In 1975, that bold decision took shape. Pooling every rupee they could gather, the Jaisinghanis set up a tiny manufacturing unit in a garage. The mission was simple but profound, to create wires and cables that Indian families could trust without fear. While others cut corners with cheap materials, Inder insisted on durability and safety. That choice became Polycab’s differentiator. Word spread quickly among electricians and contractors that Polycab wires never failed. In an industry where failure meant fire hazards or breakdowns, reliability was a currency more valuable than gold.

The climb from a garage to India’s largest cable manufacturer, however, was far from linear. Funds were perpetually short, machinery outdated, and expertise often learned the hard way. The brothers reinvested every profit, sometimes stretching themselves painfully thin. But through these sacrifices, Polycab built something priceless: trust. By the 1980s, the company registered as a small-scale industrial unit in Gujarat, and by 1996, it had incorporated formally as Polycab Wires Pvt. Ltd.

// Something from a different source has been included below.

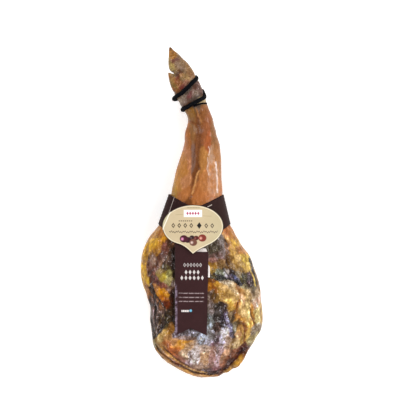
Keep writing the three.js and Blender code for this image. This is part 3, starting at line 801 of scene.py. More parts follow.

The following decades saw an extraordinary expansion. From building wires, Polycab entered power cables, control cables, communication lines, and eventually a wide range of electrical solutions. Distribution networks widened across India, reaching towns and villages where reliability mattered most. Unlike many who chased quick market wins, Inder built slowly, brick by brick, ensuring that quality remained uncompromised. This long-term discipline turned Polycab into the most trusted name in the industry.

The transformation accelerated in the 2000s. Polycab ventured into fast-moving electrical goods, including fans, lighting, switches, and later solar solutions and home automation. Strategic moves like backward integration into copper manufacturing reduced dependency on volatile suppliers. Partnerships with global leaders like Nexans brought world-class technology into its products. What had begun in a cramped garage now sprawled across 28 modern manufacturing plants, supplying more than 200,000 retail outlets.

The defining validation came in 2019 with Polycab’s initial public offering. Investors lined up eagerly, and the IPO was oversubscribed 52 times. For Inder, it was not just a financial milestone; it was symbolic recognition of five decades of grit. From the narrow alleys of Lohar Chawl to the wide screens of Dalal Street, Polycab had cemented its place as one of India’s corporate giants. By 2024, the company’s market capitalization had crossed the ₹1 lakh crore mark, and Inder himself was listed among India’s wealthiest entrepreneurs, with a net worth surpassing $8 billion.

Behind this empire, however, remains a man who is surprisingly private. Unlike flamboyant tycoons, Inder shuns publicity. He is known for his humility, discipline, and relentless focus on quality. Colleagues recall seeing him walk factory floors, interacting with workers, inspecting products, and ensuring standards are upheld. To him, Polycab is not just a business but a promise, one that must never betray the trust of its customers. Away from work, he is a family man who prefers simplicity over showmanship, a reflection of his Sindhi roots of resilience and thrift.

But success never arrives without challenges. Polycab has faced its share of scrutiny, from tax raids to cybersecurity threats. It has battled volatile copper prices, aggressive competitors, and the pressures of managing rapid expansion. Yet, every challenge has been met with reinvention: integrating backwards to secure raw materials, diversifying product lines to reduce risk, and investing in R&D to stay ahead of global standards. Each hurdle became another chapter in its growth story.

Today, as India races toward a future of renewable energy, smart infrastructure, and electrified mobility, Polycab is positioning itself as more than a cable maker. It is evolving into a complete energy solutions provider. Its ventures into solar products, energy-efficient appliances, and home automation signal a vision aligned with the nation’s ambitions. Inder believes that wires may carry current, but what truly powers progress is trust. “Quality builds trust, and trust builds empires,” he is known to say, a philosophy that has guided every decision.

The story of Inder Jaisinghani is more than a business chronicle; it is an inspiration for entrepreneurs everywhere. It is proof that resilience, when paired with foresight, can transform the humblest beginnings into legacies that touch millions of lives. In the end, what makes his journey extraordinary is not just the scale of Polycab’s success, but the spirit behind it, the teenage boy who chose responsibility over comfort and in doing so, illuminated the path for countless others.

From a garage in Mumbai to a global stage, from a grieving son to a billionaire industrialist, Inder’s life is a reminder that empires are not always built with grand inheritances or bold headlines. Sometimes, they are built with quiet determination, relentless work, and the courage to keep promises, one wire, one home, one dream at a time.